Uno dei segreti del Manchester City è che sa cedere i giocatori al momento giusto

Ogni anno Pep Guardiola lascia andare uno dei senatori della sua squadra, senza troppi rimpianti.

Quando si racconta il successo del Manchester City, è inevitabile, si finisce per parlare sempre di calciomercato. Anzi, per la precisione: si finisce per parlare sempre di calciomercato in entrata, di soldi investiti per acquistare giocatori, di talento comprato a prezzi elevati. Non c’è nulla di sbagliato o di esagerato, lo dicono i numeri: dal 2008 a oggi, secondo le rilevazioni di Transfermarkt, i Citizens hanno speso 1,45 miliardi di euro al netto delle cessioni. Il fatto che sia la cifra più alta in assoluto, cioè tra tutti i club del mondo, dovrebbe avvalorare la tesi per cui il City ha costruito i suoi trionfi su un plafond enorme, per non dire infinito. La realtà, ovviamente, è più sfumata: dietro tutti questi acquisti c’è un grande lavoro di scouting e di pianificazione. Per esempio, basti pensare che, da quando è arrivato Guardiola (2016) fino alla sessione invernale 2023, il Manchester City ha comprato soltanto due giocatori che avevano già vinto la Champions League, ovvero Claudio Bravo e Danilo. Entrambi, nel frattempo, hanno lasciato l’Inghilterra.

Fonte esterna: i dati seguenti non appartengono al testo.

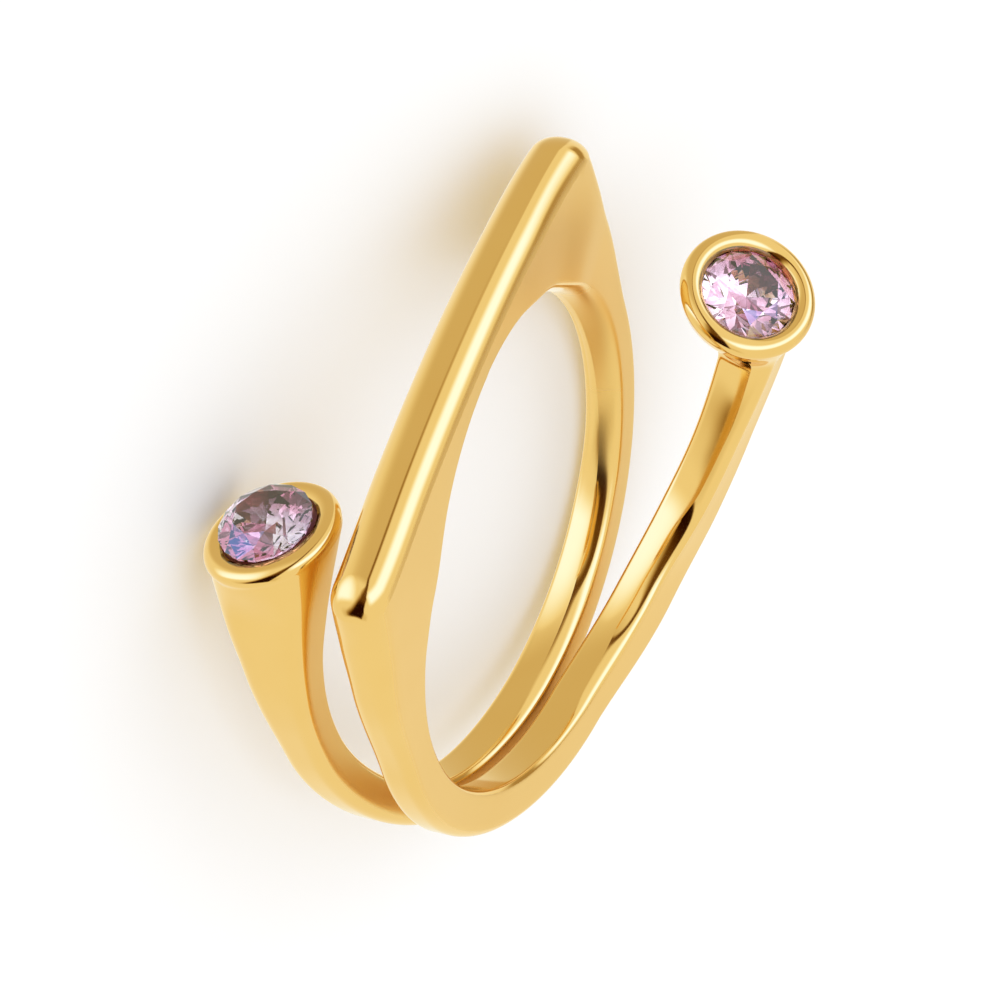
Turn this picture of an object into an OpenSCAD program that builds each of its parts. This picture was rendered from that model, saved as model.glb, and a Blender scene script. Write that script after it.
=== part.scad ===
/* [Finger hole] */
// Diameter of the round finger hole, mm
bore_d = 17.2; // [16.8:0.1:17.8]

/* [Flat top bar] */
// Height of the crest above the finger axis at the middle of the bar, mm
bar_h = 10.3; // [10.1:0.05:10.5]
// How much lower the crest is near the two ends of the bar, mm
bar_drop = 0.87; // [0.6:0.01:1.1]
// Distance from the middle at which that drop is measured, mm
bar_reach = 9; // [8:0.5:10]
// Rounding of the two outer corners of the bar, mm
corner_r = 0.2; // [0.15:0.05:0.6]

/* [Edges] */
// Rounding of the inner edge that faces out along the finger, mm
rim_r = 0.2; // [0.1:0.01:0.3]
// Rounding of the inner edge that faces the other strand, mm
seam_r = 0.3; // [0.2:0.01:0.34]

/* [Stone cups] */
// Outer radius of a cup at its rim, mm
cup_r = 2.39; // [2.35:0.01:2.45]
// Radius of the opening that holds the stone, mm
cup_in_r = 1.7; // [1.68:0.01:1.74]
// Outer radius of a cup where the flared arm begins, mm
cup_base_r = 2.25; // [2.15:0.01:2.3]
// Height of the cup wall down to where the flared arm begins, mm
cup_wall = 0.83; // [0.75:0.01:0.95]

/* [Stones] */
// Radius of a stone at its widest line, mm
stone_r = 1.64; // [1.6:0.01:1.65]
// Radius of the flat table on top of a stone, mm
table_r = 0.95; // [0.85:0.01:1]
// Height from the widest line up to the table, mm
crown_h = 0.52; // [0.45:0.01:0.6]
// Depth from the widest line down to the point, mm
pavilion_h = 1.26; // [1.2:0.01:1.3]
// Depth of the right stone's widest line below the top of its rim, mm
sunk_right = 0.33; // [0.28:0.01:0.36]
// Height of the left stone's widest line above the top of its rim, mm
proud_left = 0.17; // [0.05:0.01:0.2]
// Thickness of the widest line, mm
girdle_t = 0.08; // [0.06:0.01:0.12]

/* [Hidden] */
bore_r = bore_d / 2;
// points round one corner of a cross section, and round a whole section
quarter = 7;
around = 4 * quarter;
// how far the swept inner face stands inside the bore before the bore is cut
skin = 0.04;
// length of the cut that leaves the round hole in the strands
bore_cut = 4.4;
// rows of the flared length between an arm and its cup, and how strongly the
// cup's own slope carries on down into it
flare_rows = 7;
flare_pull = 0.9;
// the ring at rest: turned onto its side, leaning where a cup props it up, turned
// on the floor, and shifted until its lowest point and its middle are at the origin
on_side = 90;
lean_way = -25.7;
lean = 14.1;
floor_turn = -55.3;
floor_shift = [1.227, 0.771, 3.393];
// Stirrup: travel angle from the middle of the bar, outer radius, offset along
// the finger, half width, outer edge rounding, angle at which that edge starts
ANGLE = 0;
OUTER = 1;
OFFSET = 2;
HALF = 3;
EDGE = 4;
CREASE = 5;
STIRRUP = [
    [0, 15.2, 0, 1.05, 0.9, 22],
    [30, 14.6, 0.14, 1.04, 0.88, 22],
    [45, 13.85, 0.22, 0.97, 0.92, 14],
    [56, 12.35, 0.2, 0.96, 0.9, 0],
    [66, 11.45, 0.28, 0.84, 0.72, 0],
    [90, 10.28, 0.26, 0.7, 0.45, 0],
    [115, 10.26, 0.3, 0.67, 0.4, 0],
    [140, 10.2, 0.44, 0.73, 0.38, 0],
    [180, 10.36, 0.86, 0.76, 0.42, 0]
];
// Arms: travel angle, stand off from the bore, thickness, offset along the
// finger, half width, outer edge rounding
A_LIFT = 1;
A_THICK = 2;
A_OFFSET = 3;
A_HALF = 4;
A_EDGE = 5;
ARM_RIGHT = [
    [140, -skin, 1.6 + skin, 0.44, 0.73, 0.38],
    [180, -skin, 1.76 + skin, 0.86, 0.76, 0.42],
    [208, 0.23, 2.2, 1.71, 0.72, 0.4],
    [237, 0.36, 2.4, 3.31, 0.8, 0.4],
    [261, 0.82, 2.66, 4.65, 1, 0.45]
];
ARM_LEFT = [
    [140, -skin, 1.6 + skin, 0.44, 0.73, 0.38],
    [180, -skin, 1.76 + skin, 0.86, 0.76, 0.42],
    [223, 0.27, 1.52, 1.71, 0.77, 0.45],
    [267, 0.21, 1.47, 3.2, 0.83, 0.5],
    [307, 1.09, 2.18, 3.57, 1.64, 0.8]
];
// Cups: centre of the rim and the way it faces, in ring coordinates
CUP_RIGHT = [[-10.76, 4.96, 1.42], [0.02, 0.56, 1]];
CUP_LEFT = [[7.38, -3.76, 8.57], [-0.14, -0.28, 1]];
// The way the left stone faces: it leans in its cup
STONE_LEFT_FACING = [-0.03, -0.18, 1];
// Cup profile: radius and height along the cup axis, from outside to the seat
lip = (cup_r - cup_in_r) / 2;
seat = 0.36;
CUP_PROFILE = [
    [cup_base_r, -cup_wall],
    [cup_base_r + (cup_r - cup_base_r) * 0.55, -cup_wall * 0.72],
    [cup_r, -lip],
    [cup_r - lip + lip * cos(30), -lip + lip * sin(30)],
    [cup_r - lip + lip * cos(60), -lip + lip * sin(60)],
    [cup_r - lip, 0],
    [cup_r - lip - lip * cos(60), -lip + lip * sin(60)],
    [cup_r - lip - lip * cos(30), -lip + lip * sin(30)],
    [cup_in_r, -lip],
    [cup_in_r, -seat - girdle_t / 2 - 0.1],
    [0.34, -seat - pavilion_h + 0.08],
    [0.2, -seat - pavilion_h - 0.14]
];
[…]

Un altro aspetto interessante riguarda le cessioni, più precisamente il timing delle operazioni in uscita. L’ultimo caso è quello di Ilkay Gundogan, capitano e uomo-simbolo che ha accettato l’offerta del Barcellona dopo sette (meravigliose) stagioni a Manchester. Prima di lui, tanti altri grandi calciatori hanno lasciato Etihad Stadium quando il club ha deciso che fosse arrivato il momento, e a pensarci bene il momento è sempre stato quello giusto. Anche in questo caso i numeri e la storia sono piuttosto eloquenti: dal 2016 a oggi, ovvero sempre dall’inizio dell’era-Guardiola, ogni estate c’è stato un addio importante. Eccoli, i nomi: Joe Hart (2016), Pablo Zabaleta (2017), Yaya Touré (2018), Vincent Kompany (2019), David Silva (2020), Sergio Agüero (2021) e Fernandinho (2022). Ovviamente l’età è un fattore che ha un certo peso in certe decisioni: a parte Hart, 29 anni al momento del suo addio, tutti gli altri calciatori di questo elenco avevano superato i trent’anni quando hanno lasciato Manchester. Il punto, riflettendoci bene, è proprio questo: il City non si fa problemi a lasciare andare i suoi senatori. Anzi, in questo caso il termine senatori è addirittura riduttivo: esattamente come Gündogan, tre dei giocatori di cui abbiamo detto (Kompany, David Silva e Fernandinho) erano capitani al momento del loro addio.

Insomma, quando Pep Guardiola, il suo staff o anche gli stessi giocatori comprendono – e quindi decidono – che è il momento di cambiare, non c’è status e non c’è riconoscenza che tenga. Guardando com’è andata la carriera di tutti i calciatori che hanno lasciato il City, è chiaro che la scelta di separarsi sia stata quella giusta. Al netto del caso-limite di Agüero, fermato da gravi problemi di salute subito dopo il suo trasferimento al Barcellona, i vari Hart, Touré, Kompany, David Silva e Fernandinho hanno ridimensionato il loro status, le loro ambizioni. Gündogan continuerà a giocare ad alto livello nel Barcellona, quantomeno ci proverà. Il Manchester City, intanto, è già passato al talento successivo, ha già dato inizio a una nuova era. Dopo il primo Treble e la prima Champions, il centrocampista tedesco sarà sostituito da Mateo Kovacic. Un calciatore di quattro anni più giovane.